Foreword
Some time after my passion for electronic music took off, a friend of my father, hearing about it, came to our place with a VHS recording. It was Jean Michel Jarre's concert in Houston 1986, the biggest musical concert to date, all the factors taken into account. In that moment I knew JM Јаrres music quite well, but I didn't know that he was also staging these spectacles. After we have seen through this remarkable footage, there was a single question in the minds of us all: how is it possible that we didn't even know about this happening?
This returned me to the similarly enigmatic question that I had from before: namely, I didn't only like the music of JM Jarre, Vangelis, Mike Oldfield and others; I was also deeply disturbed by it. Something made it different from what we usually call music, but I couldn't put my finger on it.
Of course, I reached for musical literature, only to find nothing.
With time, I realized that these composers were almost non-personas in musical world, and that musicologist and musical critics simply didn't write about them.
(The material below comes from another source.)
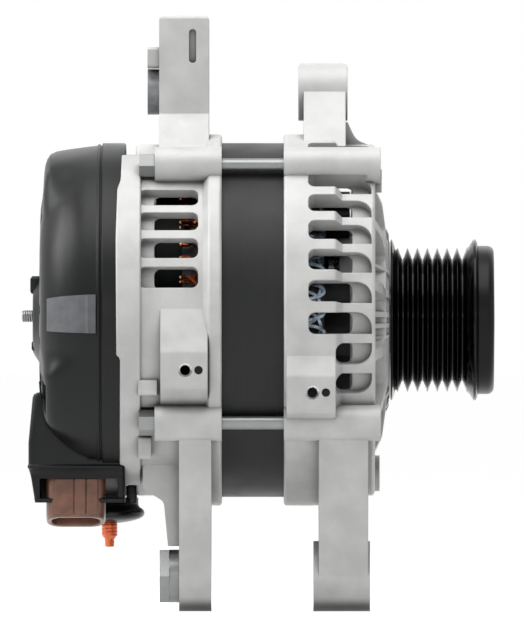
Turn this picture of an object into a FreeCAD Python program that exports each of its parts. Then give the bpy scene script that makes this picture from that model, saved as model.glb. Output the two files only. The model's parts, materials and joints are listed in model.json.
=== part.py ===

The only words uttered about theirs work were considering theirs commercial success, on that way putting them in the same basket with Madonna or Michael Jackson, say. How was this possible? And what was actually happening?
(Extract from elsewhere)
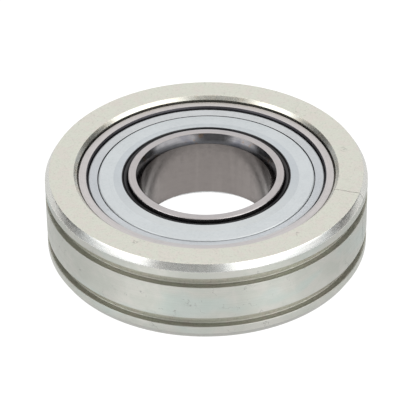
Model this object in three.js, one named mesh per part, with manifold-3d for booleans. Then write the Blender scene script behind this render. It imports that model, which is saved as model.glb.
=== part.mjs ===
// A self-aligning, sealed ball bearing in a grooved, fracture-split steel ring: a yoke-type cam follower.
// The cam or the machine's bore runs on the ring's outside, and a 25 mm pin goes through the inner ring.
// Millimetres. The bearing axis is Z. The origin is the bearing's centre, so every ring is mirrored in z = 0.
import * as THREE from "three";
import { mergeVertices } from "three/addons/utils/BufferGeometryUtils.js";
import Module from "manifold-3d";

const wasm = await Module();
wasm.setup();

// ---- Driving dimensions ----
const BORE = 25; // pin diameter
const SPHERE_DIAMETER = 52; // spherical outside of the bearing insert
const INSERT_WIDTH = 15; // width of both bearing rings
const HOUSING_DIAMETER = 62;
const HOUSING_WIDTH = 17;
const BALLS = 9;
const BALL_DIAMETER = 7.938; // 5/16 inch
const PITCH_DIAMETER = 39.04;

// ---- Secondary dimensions ----
const EDGE_CHAMFER = { radial: 0.8, axial: 1.35 };
const SEAL_GROOVE = { width: 2.0, depth: 1.25, fromFace: 3.92 }; // the two ring grooves for O-rings
const MOUTH_RADIUS = 25.45; // where the housing's spherical seat opens into its side face
const SPLIT = { azimuth: -16.5, width: 0.12 }; // the fracture line, degrees from +X
const SEAT_CLEARANCE = 0.05;
const RACE_CLEARANCE = 0.03;
const CONFORMITY = 0.516; // groove radius over ball diameter
const SHEET = 0.4; // seal washers
const SLIDE = 0.06; // gap between pieces that touch or slide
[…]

With time, some books that tackled the field of electronic music did appear. But, I was completely dissatisfied with the content they offered. The approach and the ideas presented in these books had little to do with what was actually achieved by best electronic composers. So I continued passionately hoping for a book that will substantially cover this obscure, yet exciting territory.
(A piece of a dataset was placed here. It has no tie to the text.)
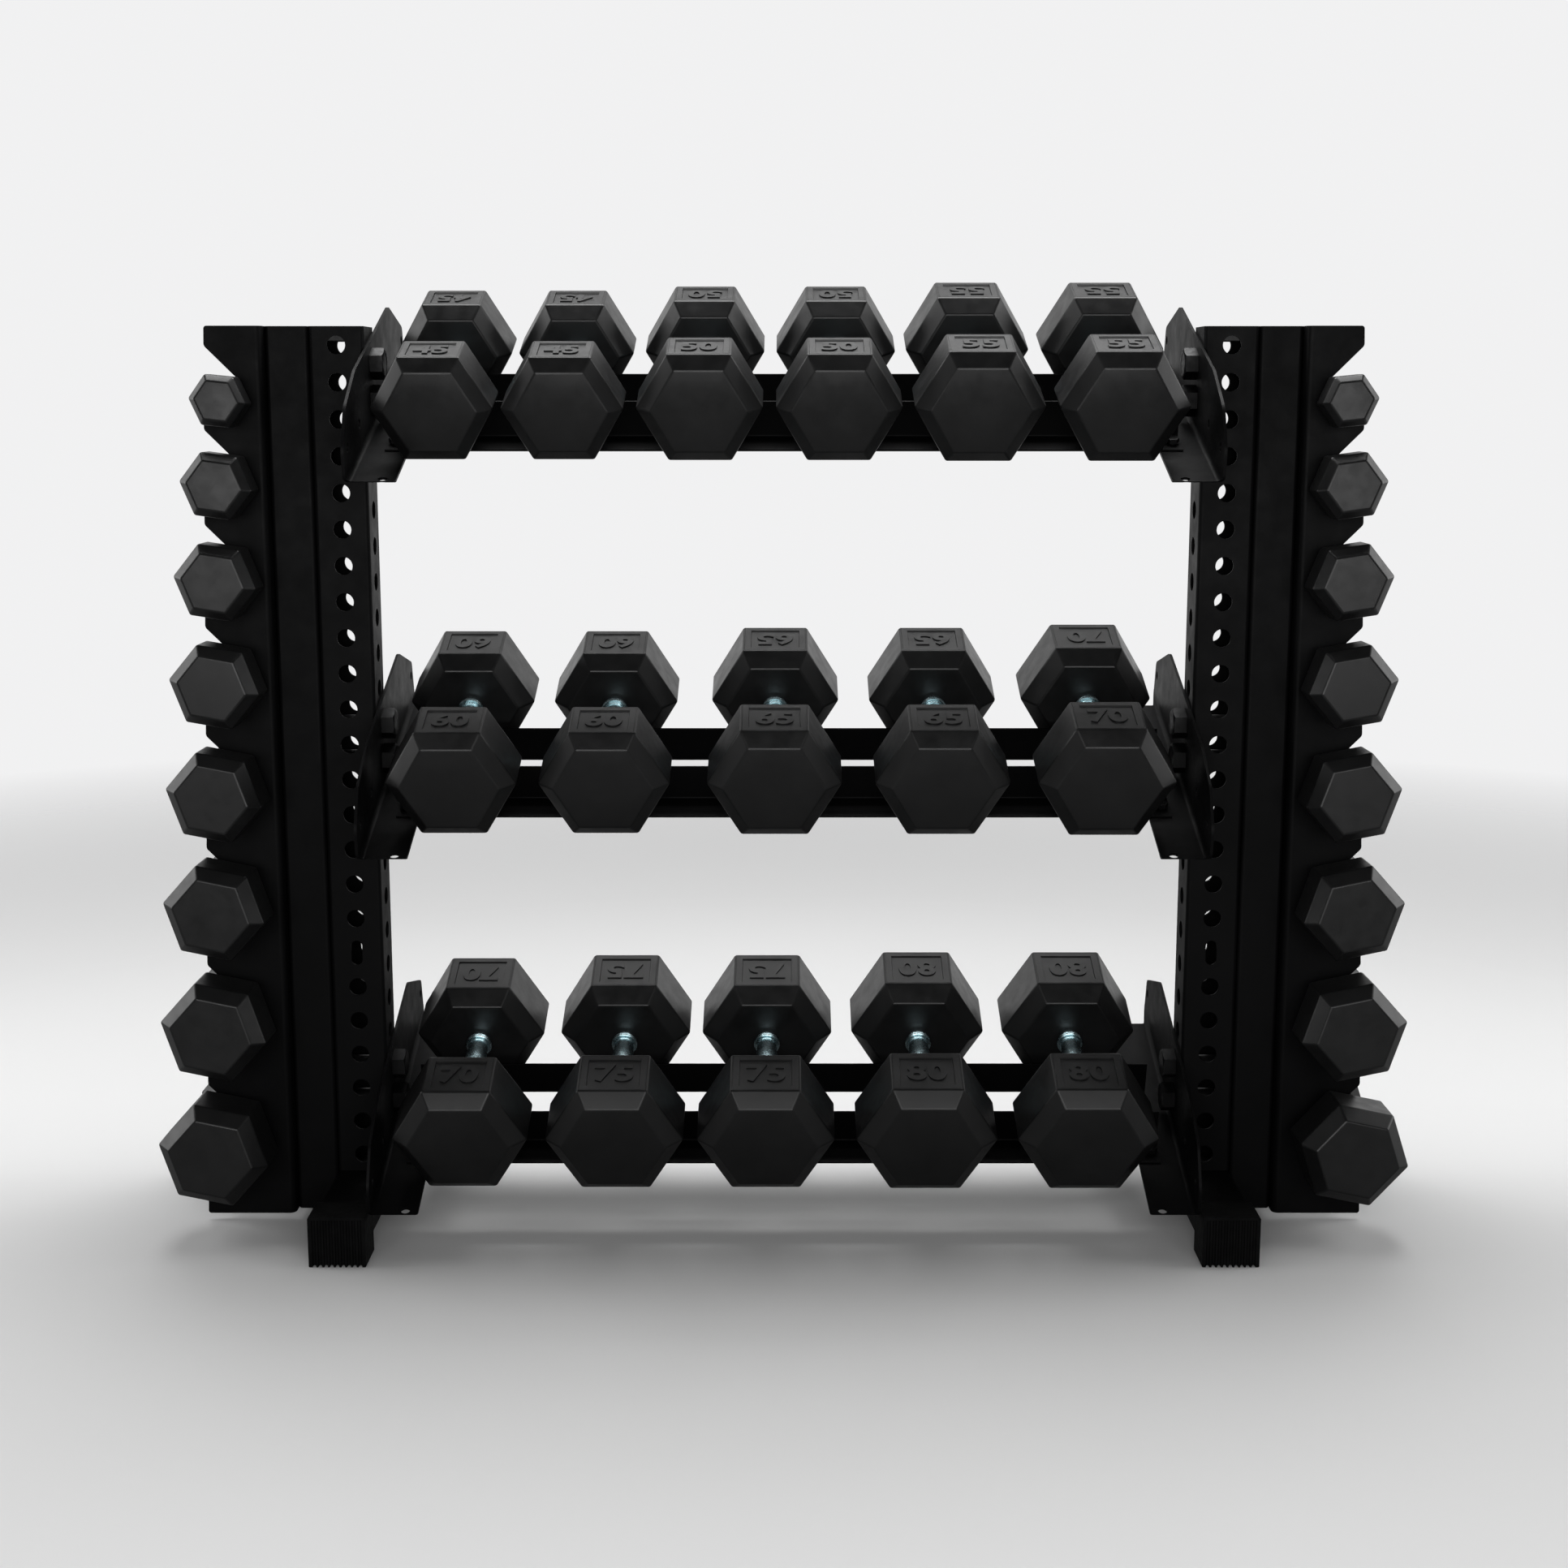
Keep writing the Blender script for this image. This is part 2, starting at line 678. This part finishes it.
def make_frame():
    for side in ("left", "right"):
        soften(side + "_upright", "frame_steel", TUBE_EDGE)
        soften(side + "_base_tube", "frame_steel", TUBE_EDGE)
        soften(side + "_side_spine", "frame_steel", TUBE_EDGE)
        soften(side + "_side_cradle", "frame_steel", CRADLE_EDGE)
        for shelf in SHELF_WEIGHTS:
            soften(f"{shelf}_{side}_bracket", "frame_steel", BRACKET_EDGE)
    for shelf in SHELF_WEIGHTS:
        for end in ("front", "rear"):
            soften(f"{shelf}_{end}_rail", "frame_steel", RAIL_EDGE)
    for end in ("front", "rear"):
        soften(end + "_foot_boots", "boot_rubber", BOOT_EDGE)
    for node in ("upright_plugs", "spine_plugs"):
        soften(node, "plug_plastic", PLUG_EDGE)


# ---- floor and light ----

FLOOR_SIZE = 5
FLOOR_FRONT = (0.74, 0.74, 0.74)
FLOOR_BEHIND = (0.80, 0.80, 0.80)
# The floor's colour in the rack's reflections and in the light that it throws back
FLOOR_UNSEEN = (0.22, 0.22, 0.22, 1)
# Distances from the rack between which the floor thins out
FADE_START = 2.0
FADE_END = 4.5
SURROUNDINGS = (0.88, 0.88, 0.885, 1)


def floor_material():
    """Pale floor, lighter behind the rack, that thins out to the pale surroundings.

    It is darker to everything but the camera, so that it doesn't light the black paint.
    """
    material, tree, shader, place = new_material("pale_floor")
    parts = tree.nodes.new("ShaderNodeSeparateXYZ")
    tree.links.new(place, parts.inputs["Vector"])
    depth = spread(tree, parts.outputs["Y"], 0, 1, -0.1, 0.5)
    colour = tint(tree, depth, FLOOR_FRONT, FLOOR_BEHIND)
    seen = tree.nodes.new("ShaderNodeLightPath").outputs["Is Camera Ray"]
    soft = tree.nodes.new("ShaderNodeMix")
    soft.data_type = "RGBA"
    soft.inputs["A"].default_value = FLOOR_UNSEEN
    tree.links.new(seen, soft.inputs["Factor"])
    tree.links.new(colour, soft.inputs["B"])
    tree.links.new(soft.outputs["Result"], shader.inputs["Base Color"])
    gloss = spread(tree, noise(tree, place, 3, 3), 0.75, 0.9)
    tree.links.new(gloss, shader.inputs["Roughness"])
    shader.inputs["Specular IOR Level"].default_value = 0.1
    span = tree.nodes.new("ShaderNodeVectorMath")
    span.operation = "LENGTH"
    tree.links.new(place, span.inputs[0])
    alpha = spread(tree, span.outputs["Value"], 1, 0, FADE_START, FADE_END)
    tree.links.new(alpha, shader.inputs["Alpha"])
    return material


def make_floor():
    bm = bmesh.new()
    bmesh.ops.create_grid(bm, x_segments=8, y_segments=8, size=FLOOR_SIZE)
    mesh = bpy.data.meshes.new("floor")
    bm.to_mesh(mesh)
    bm.free()
    mesh.materials.append(floor_material())
    floor = bpy.data.objects.new("floor", mesh)
    bpy.context.scene.collection.objects.link(floor)


def make_world():
    """Pale surroundings for the eye; what the paint mirrors is darker in front and overhead."""
    world = bpy.data.worlds.new("studio")
    world.use_nodes = True
    tree = world.node_tree
    shown = tree.nodes["Background"]
    shown.inputs["Color"].default_value = SURROUNDINGS
    light = tree.nodes.new("ShaderNodeBackground")
    light.inputs["Color"].default_value = (1, 1, 1, 1)
    direction = tree.nodes.new("ShaderNodeTexCoord").outputs["Generated"]
    parts = tree.nodes.new("ShaderNodeSeparateXYZ")
    tree.links.new(direction, parts.inputs["Vector"])
    strength = spread(tree, parts.outputs["Y"], 0.05, 0.80, -0.7, 0.6)
    overhead = spread(tree, parts.outputs["Z"], 1, 0.22, 0.20, 0.70)
    product = tree.nodes.new("ShaderNodeMath")
    product.operation = "MULTIPLY"
    tree.links.new(strength, product.inputs[0])
    tree.links.new(overhead, product.inputs[1])
    tree.links.new(product.outputs["Value"], light.inputs["Strength"])
    path = tree.nodes.new("ShaderNodeLightPath")
    mix = tree.nodes.new("ShaderNodeMixShader")
    tree.links.new(path.outputs["Is Camera Ray"], mix.inputs["Fac"])
    tree.links.new(light.outputs["Background"], mix.inputs[1])
    tree.links.new(shown.outputs["Background"], mix.inputs[2])
    tree.links.new(mix.outputs["Shader"], tree.nodes["World Output"].inputs["Surface"])
    bpy.context.scene.world = world


def area_light(name, place, target, width, height, watts):
    """A soft rectangular lamp at a place, aimed at a target."""
    data = bpy.data.lights.new(name, "AREA")
    data.shape = "RECTANGLE"
    data.size = width
    data.size_y = height
    data.energy = watts
    lamp = bpy.data.objects.new(name, data)
    lamp.location = place
    aim = Vector(target) - Vector(place)
    lamp.rotation_euler = aim.to_track_quat("-Z", "Y").to_euler()
    bpy.context.scene.collection.objects.link(lamp)


def make_lights():
    area_light("softbox_top", (0, 0.75, 3.3), (0, 0, 0), 3.0, 1.6, 92)
    area_light("softbox_front", (0, -3.5, 1.2), (0, 0, 0.7), 3.8, 1.3, 54)
    area_light("softbox_left", (-3.0, 0.2, 1.7), (0, 0, 0.7), 1.6, 2.4, 30)
    area_light("softbox_right", (3.0, 0.2, 1.7), (0, 0, 0.7), 1.6, 2.4, 30)


make_frame()
make_dumbbells()
make_big_bolts()
make_small_bolts()
make_floor()
make_world()
make_lights()
bpy.context.scene.view_settings.view_transform = "Standard"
But it wasn't happening, And so, one day, I decided to try to do something about it myself. Being neither a musician nor a writer, I was an unlikely candidate for this job; however, I still started recollecting and systematizing the sketches I made for myself over the years. It was quite a gruelling process; I had to melt those sketches down to a unified structure of a book, and do the research on musicians and musical fields I knew very little about at the time. But the years of being powerlessly irritated about the phenomenon of obscuration of most successful electronic music gave me the needed energy.
The result is this book, containing the conclusions and the ideas that I vaguely had from my very first encounters with the popular pioneering electronic music.
I hope you will find it an interesting read.